Anthony Skeens, The Triplicate

Suspended District Attorney Jon Alexander's court battle to be reinstated as head of the DA's Office began on Friday.

Visiting Judge Robert Crone decided more information was needed for the court to rule on Alexander's petition to reverse the Board of Supervisors' April 5 decision to suspend him without pay pending the outcome of his appeal of a State Bar ruling that suspended his ability to practice law.

Crone requested County Counsel Gretchen Stuhr submit the code sections and case law the Board relied on to support its decision to suspend Alexander.

He stated that there were limited avenues to remove a DA from his position.

"I'm not trying to come to any conclusions on this, I'm just trying to raise the issues," said Crone.

The petition has yet to be assigned a permanent judge to handle the hearing, as both local judges have recused themselves from hearing the matter.

The petition claims supervisors violated the Brown Act and Alexander's due process rights, and that the county lacks the proper authority to suspend him.

He is seeking to be reinstated to his elected position with pay, as well as back pay with interest. He is also seeking attorney fees.

Stuhr has until Aug. 26 to file the county's response to the petition. Alexander's next court hearing is scheduled for Sept. 11.

Alexander was suspended without pay by the supervisors April 5 following a decision by a State Bar judge to place him on inactive status for practicing law after she recommended he be disbarred.

The judge ruled that Alexander violated State Bar rules against communicating with a represented party, moral turpitude and suppressing evidence. The violations stemmed from a conversation he had with a woman facing drug-related charges after she went into his office with a voice recorder in her pocket.

Alexander's appeal of his recommended disbarment may not be resolved until next year.

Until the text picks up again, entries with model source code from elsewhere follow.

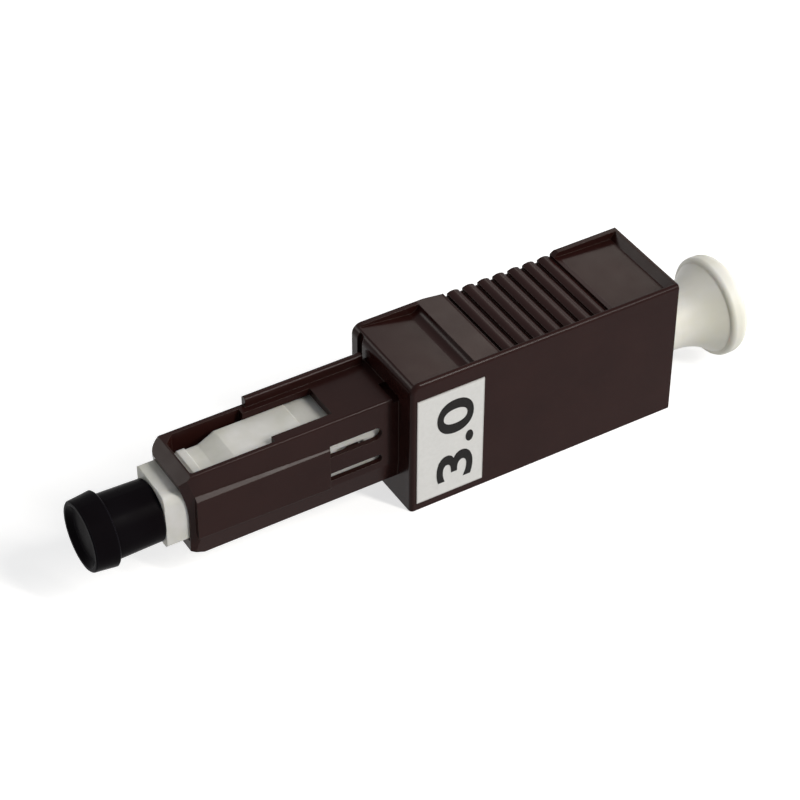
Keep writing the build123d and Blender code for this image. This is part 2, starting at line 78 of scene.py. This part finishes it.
# one Math node between sockets, or between a socket and a plain number
def combine(tree, operation, *values):
    node = tree.nodes.new("ShaderNodeMath")
    node.operation = operation
    for socket, value in zip(node.inputs, values):
        if isinstance(value, float):
            socket.default_value = value
        else:
            tree.links.new(value, socket)
    return node.outputs["Value"]


def blendColours(tree, amount, first, second):
    mix = tree.nodes.new("ShaderNodeMix")
    mix.data_type = "RGBA"
    tree.links.new(amount, mix.inputs["Factor"])
    for socket, colour in ((mix.inputs["A"], first), (mix.inputs["B"], second)):
        if isinstance(colour, tuple):
            socket.default_value = (*colour, 1)
        else:
            tree.links.new(colour, socket)
    return mix.outputs["Result"]


def bumpFrom(tree, height, distance, under=None):
    bump = tree.nodes.new("ShaderNodeBump")
    bump.inputs["Distance"].default_value = distance
    tree.links.new(height, bump.inputs["Height"])
    if under:
        tree.links.new(under, bump.inputs["Normal"])
    return bump.outputs["Normal"]


def roundedNormal(tree, radius, samples):
    bevel = tree.nodes.new("ShaderNodeBevel")
    bevel.samples = samples
    bevel.inputs["Radius"].default_value = radius
    return bevel.outputs["Normal"]


# from 0 on a flat to 1 where the rounded normal has turned away from the face by this much
def edgeAmount(tree, rounded, turn):
    geometry = tree.nodes.new("ShaderNodeNewGeometry")
    dot = tree.nodes.new("ShaderNodeVectorMath")
    dot.operation = "DOT_PRODUCT"
    tree.links.new(rounded, dot.inputs[0])
    tree.links.new(geometry.outputs["Normal"], dot.inputs[1])
    return spread(tree, dot.outputs["Value"], 1, 0, 1 - turn, 1)


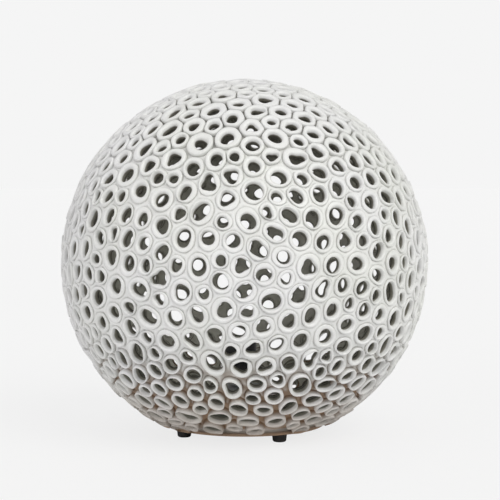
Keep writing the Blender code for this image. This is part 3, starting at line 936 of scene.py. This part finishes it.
def glaze_material():
    f = Finish("satin_white_glaze")
    place = f.split(f.place)
    groove = f.attribute("groove")
    gap = f.attribute("gap")
    sunk = f.attribute("sunk")
    cloud = f.noise(f.place, 9.0, 2.0)
    mottle = f.noise(f.place, 55.0, 4.0, 0.6)
    grain = f.grain(520.0, 0.5)
    white = f.mix_colour(f.ramp(cloud, 0.35, 0.65), (0.785, 0.79, 0.765), (0.80, 0.80, 0.80))
    white = f.mix_colour(f.ramp(mottle, 0.35, 0.75, 0.0, 0.38), white, (0.69, 0.69, 0.66))
    white = f.mix_colour(f.ramp(grain, 0.30, 0.05, 0.0, 0.55), white, (0.34, 0.32, 0.28))
    low = f.ramp(place[2], CENTRE - 0.045, CENTRE - 0.165)
    # Painted shade: a grey line along the groove at the foot of each ring, turning brown towards the base
    groove_shade = f.mix_colour(low, (0.40, 0.40, 0.37), (0.24, 0.16, 0.11))
    line = f.ramp(f.times(groove, f.ramp(mottle, 0.2, 0.6, 0.6, 1.0)), 0.08, 1.0, 0.0, 0.6)
    colour = f.mix_colour(line, white, groove_shade)
    rim = f.ramp(place[2], BASE_PLANE + 4.5 * MM, BASE_PLANE + 2.5 * MM)
    clay = f.mix_colour(f.ramp(mottle, 0.3, 0.7), (0.31, 0.20, 0.135), (0.41, 0.285, 0.20))
    clay = f.mix_colour(f.ramp(grain, 0.40, 0.15), clay, (0.12, 0.08, 0.055))
    bare = f.mix_colour(low, (0.20, 0.185, 0.155), clay)
    raw = f.math("MAXIMUM", f.ramp(gap, 0.2, 0.8), rim)
    colour = f.mix_colour(raw, colour, bare)
    # Painted shade: the lowest rows made darker and browner towards the base
    base_shade = f.ramp(place[2], CENTRE - 0.11, CENTRE - 0.178, 0.0, 0.42)
    colour = f.mix_colour(base_shade, colour, (0.42, 0.30, 0.20))
    # Inside, where little glaze reached: the holes' far ends, the wall and the floor. The holes' tunnels
    # and the top of the dome are darkened with painted shade.
    aside = f.vector("LENGTH", f.vector("MULTIPLY", f.place, (1.0, 1.0, 0.0)))
    on_floor = f.ramp(aside, PLATE_RADIUS + 0.0005, PLATE_RADIUS - 0.0005)
    on_floor = f.times(on_floor, f.ramp(place[2], BASE_PLANE + 0.010, BASE_PLANE + 0.009))
    on_floor = f.times(on_floor, f.minus(1.0, rim))
    inside = f.ramp(f.plus(sunk, f.times(f.minus(mottle, 0.5), 0.15)), 0.20, 0.42)
    inside = f.math("MAXIMUM", inside, on_floor)
    inner = f.mix_colour(f.ramp(mottle, 0.3, 0.7), (0.64, 0.635, 0.57), (0.56, 0.555, 0.49))
    # Painted shade: the deeper part of each hole's tunnel made darker than the wall inside
    hole_shade = f.times(f.ramp(sunk, 0.98, 0.88), f.minus(1.0, on_floor))
    inner = f.mix_colour(hole_shade, inner, (0.26, 0.25, 0.21))
    # Painted shade: the inside of the wall made darker towards the top of the dome
    dome_shade = f.ramp(place[2], CENTRE + 0.06, CENTRE + 0.14, 0.0, 0.7)
    inner = f.mix_colour(dome_shade, inner, (0.16, 0.15, 0.125))
    colour = f.mix_colour(inside, colour, inner)
    f.set(Base_Color=colour)
    rough = f.mix(inside, f.ramp(mottle, 0.3, 0.8, 0.34, 0.5), 0.85)
    f.set(Roughness=f.mix(raw, rough, 0.9))
    swell = f.times(f.noise(f.place, 120.0, 2.0), 0.8)
    f.bump(f.times_plus(grain, f.mix(raw, 0.3, 0.9), swell), 0.0005, 0.4)
    return f.material


def metal(name, clean, dull, roughness):
    """A plated or bare metal: bright on rubbed edges, duller and rougher in patches."""
    f = Finish(name, Metallic=1.0)
    grain = f.grain(700.0, 0.15)
    worn = f.wear(0.0004, 140.0)
    dust = f.dust(70.0, 0.25)
    patch = f.ramp(f.noise(f.place, 46.0, 4.0, 0.65), 0.38, 0.68)
    colour = f.mix_colour(patch, clean, dull)
    colour = f.mix_colour(f.times(worn, 0.8), colour, tuple(min(1.0, c * 1.25) for c in clean))
    colour = f.mix_colour(dust, colour, (0.30, 0.29, 0.27))
    f.set(Base_Color=colour)
    rough = f.times_plus(patch, 0.16, f.ramp(grain, 0.25, 0.75, roughness - 0.06, roughness + 0.08))
    rough = f.mix(worn, rough, max(0.12, roughness - 0.12))
    f.set(Roughness=f.mix(dust, rough, 0.85))
    f.bump(grain, 0.00006, 0.35)
    return f.material


def moulded(name, colour, roughness, grain_scale, pits, dusty, coat=0.0, bump=0.0001):
    """A black moulding, with a fine moulded grain, scuffed edges and a little dust on top."""
    f = Finish(name, Coat_Weight=coat, Coat_Roughness=0.25)
    grain = f.grain(grain_scale, pits)
    worn = f.wear(0.0005, 110.0)
    dust = f.dust(80.0, dusty)
    tone = f.mix_colour(f.ramp(grain, 0.3, 0.7), colour, tuple(c * 1.7 for c in colour))
    tone = f.mix_colour(f.times(worn, 0.5), tone, (0.055, 0.053, 0.05))
    tone = f.mix_colour(dust, tone, (0.10, 0.097, 0.09))
    f.set(Base_Color=tone)
    smear = f.ramp(f.noise(f.place, 60.0, 3.0), 0.35, 0.65, roughness - 0.05, roughness + 0.07)
    rough = f.mix(worn, smear, min(0.9, roughness + 0.2))
    f.set(Roughness=f.mix(dust, rough, 0.9))
    f.bump(grain, bump, 0.5)
    return f.material


def foam_material():
    f = Finish("closed_cell_foam", Roughness=0.95)
    grain = f.grain(900.0, 1.0)
    dust = f.dust(120.0, 0.2)
    colour = f.mix_colour(f.ramp(grain, 0.0, 0.7), (0.006, 0.006, 0.006), (0.030, 0.030, 0.031))
    f.set(Base_Color=f.mix_colour(dust, colour, (0.09, 0.088, 0.082)))
    f.bump(grain, 0.0003, 0.8)
    return f.material


def porcelain_material():
    f = Finish("glazed_porcelain", Coat_Weight=0.5, Coat_Roughness=0.08)
    grain = f.grain(600.0, 0.4)
    dust = f.dust(90.0, 0.35)
    worn = f.wear(0.0006, 120.0)
    cloud = f.ramp(f.noise(f.place, 40.0, 3.0), 0.35, 0.65)
    colour = f.mix_colour(cloud, (0.83, 0.82, 0.78), (0.77, 0.755, 0.70))
    colour = f.mix_colour(f.ramp(grain, 0.25, 0.05, 0.0, 0.5), colour, (0.35, 0.30, 0.24))
    colour = f.mix_colour(f.times(worn, 0.25), colour, (0.62, 0.58, 0.50))
    f.set(Base_Color=f.mix_colour(dust, colour, (0.42, 0.40, 0.36)))
    f.set(Roughness=f.mix(dust, f.ramp(grain, 0.2, 0.8, 0.18, 0.30), 0.8))
    f.bump(grain, 0.0001, 0.4)
    return f.material


glaze = glaze_material()
zinc = metal("bright_zinc_plate", (0.62, 0.63, 0.65), (0.50, 0.51, 0.52), 0.36)
nickel = metal("satin_nickel_plate", (0.66, 0.63, 0.57), (0.52, 0.48, 0.41), 0.27)
brass = metal("machined_brass", (0.72, 0.55, 0.25), (0.48, 0.33, 0.15), 0.34)
bronze = metal("spring_bronze_strip", (0.68, 0.42, 0.22), (0.45, 0.26, 0.14), 0.33)
rubber = moulded("black_bumper_rubber", (0.010, 0.010, 0.010), 0.62, 650.0, 0.3, 0.15, bump=0.00012)
sleeve_rubber = moulded("well_nut_rubber", (0.013, 0.013, 0.013), 0.70, 500.0, 0.3, 0.25, bump=0.00012)
phenolic = moulded("black_phenolic_resin", (0.006, 0.006, 0.0065), 0.30, 800.0, 0.05, 0.30, 0.25, 0.00004)
nylon = moulded("black_nylon_moulding", (0.014, 0.014, 0.014), 0.48, 900.0, 0.1, 0.2)
foam = foam_material()
porcelain = porcelain_material()


def fit(piece, finish, body, node):
    """Gives a new piece its finish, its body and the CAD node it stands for."""
    piece.data.materials.clear()
    piece.data.materials.append(finish)
    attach(piece, body)
    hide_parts(node)


for piece in GLOBE_PIECES:
    fit(piece, glaze, "globe", "ceramic_globe")
for name in FEET:
    fit(PIECES[name], rubber, "globe", "foot_" + name)
for number in (1, 2, 3):
    screw = f"thumb_screw_{number}"
    sleeve = f"sleeve_{number}"
    insert = f"insert_{number}"
    fit(PIECES[f"thumb_{number}"], zinc, screw, screw)
    fit(PIECES[sleeve], sleeve_rubber, "globe", "well_nut_" + sleeve)
    fit(PIECES[insert], brass, "globe", "well_nut_" + insert)
for key, finish, node, slot in (
    ("pan", zinc, "base_pan", "zinc_plate"),
    ("gasket", foam, "flange_gasket", "black_foam"),
    ("tube", zinc, "threaded_tube", "zinc_plate"),
    ("washer", zinc, "plain_washer", "zinc_plate"),
    ("top_hex_nut", zinc, "upper_nut", "zinc_plate"),
    ("under_hex_nut", zinc, "lower_nut", "zinc_plate"),
    ("bushing", nylon, "tube_bushing", "black_nylon"),
    ("cap", phenolic, "holder_cap", "black_phenolic"),
    ("body", phenolic, "holder_body", "black_phenolic"),
    ("disc", porcelain, "porcelain_insert", "porcelain"),
    ("shell", nickel, "screw_shell", "nickel_plate"),
):
    fit(PIECES[key], finish, "lamp_base", node)

# The small CAD parts that keep their shape
for node, finish in (
    ("toothed_washer", zinc),
    ("holder_grub_screw", zinc),
    ("live_terminal", brass),
    ("neutral_terminal", brass),
    ("live_terminal_screw", zinc),
    ("neutral_terminal_screw", zinc),
    ("shell_rivet", nickel),
    ("contact_rivet", nickel),
    ("centre_contact", bronze),
):
    for place in bpy.data.objects[node].material_slots:
        place.material = finish

# ---------------------------------------------------------------- floor, light and camera

VIEW_DISTANCE = 1.60
VIEW_RISE = math.radians(3.4)
SILHOUETTE = 0.1995
PICTURE = 500.0
SILHOUETTE_SHARE = 184.0 / PICTURE

camera_data = bpy.data.cameras.new("camera")
camera = add_object("camera", camera_data)
back = Vector((0, -math.cos(VIEW_RISE), math.sin(VIEW_RISE)))
camera.location = Vector((0, 0, CENTRE)) + back * VIEW_DISTANCE
camera.rotation_mode = "QUATERNION"
camera.rotation_quaternion = (-back).to_track_quat("-Z", "Y")
camera_data.sensor_width = 36.0
camera_data.lens = 36.0 * SILHOUETTE_SHARE / math.tan(math.asin(SILHOUETTE / VIEW_DISTANCE))
camera_data.shift_x = 5.4 / PICTURE
camera_data.shift_y = 12.0 / PICTURE
camera_data.clip_start = 0.05
camera_data.clip_end = 100.0
bpy.context.scene.camera = camera
bpy.context.scene.view_settings.view_transform = "Standard"


def make_floor():
    shape = bmesh.new()
    bmesh.ops.create_grid(shape, x_segments=1, y_segments=1, size=30.0)
    floor = add_mesh("floor", shape)
    f = Finish("pale_floor", Roughness=0.9, Specular_IOR_Level=0.1)
    seen = f.node("ShaderNodeLightPath").outputs["Is Camera Ray"]
    pale = f.mix_colour(f.noise(f.place, 0.6), (0.925, 0.925, 0.925), (0.93, 0.93, 0.93))
    f.set(Base_Color=f.mix_colour(seen, pale, (0.12, 0.12, 0.12)))
    f.shader.inputs["Emission Color"].default_value = (1, 1, 1, 1)
    f.set(Emission_Strength=f.times(seen, 0.789))
    # Clear from below, so that the underside can be looked at
    f.set(Alpha=f.minus(1.0, f.node("ShaderNodeNewGeometry").outputs["Backfacing"]))
    floor.data.materials.append(f.material)


def make_light():
    world = bpy.data.worlds.new("studio")
    bpy.context.scene.world = world
    world.use_nodes = True
    w = Tree(world.node_tree)
    ground = world.node_tree.nodes["Background"]
    seen = w.node("ShaderNodeLightPath").outputs["Is Camera Ray"]
    w.join(w.mix(seen, 0.54, 0.913), ground.inputs["Strength"])
    ground.inputs["Color"].default_value = (1, 1, 1, 1)

    def sun(name, energy, azimuth, height, spread, colour):
        lamp = bpy.data.lights.new(name, "SUN")
        lamp.energy = energy
        lamp.angle = math.radians(spread)
        lamp.color = colour
        made = add_object(name, lamp)
        a, h = math.radians(azimuth), math.radians(height)
        towards = Vector((math.sin(a) * math.cos(h), -math.cos(a) * math.cos(h), math.sin(h)))
        made.rotation_mode = "QUATERNION"
        made.rotation_quaternion = towards.to_track_quat("Z", "Y")

    sun("key_light", 1.46, 40.0, 42.0, 45.0, (1.0, 1.0, 0.965))
    sun("fill_light", 0.72, -50.0, 12.0, 50.0, (0.98, 0.95, 1.0))


make_floor()
make_light()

I find it sad that the (county administrative officer) and Board can convene an emergency session, with only a couple hours notice, late on a Friday afternoon to effectively destroy an elected official who gave his heart and soul to this county and then fail to reply to our legal papers with over 3 weeks' notice given," said Alexander in an interview with the Triplicate. "I guess justice will have to be done further down the road."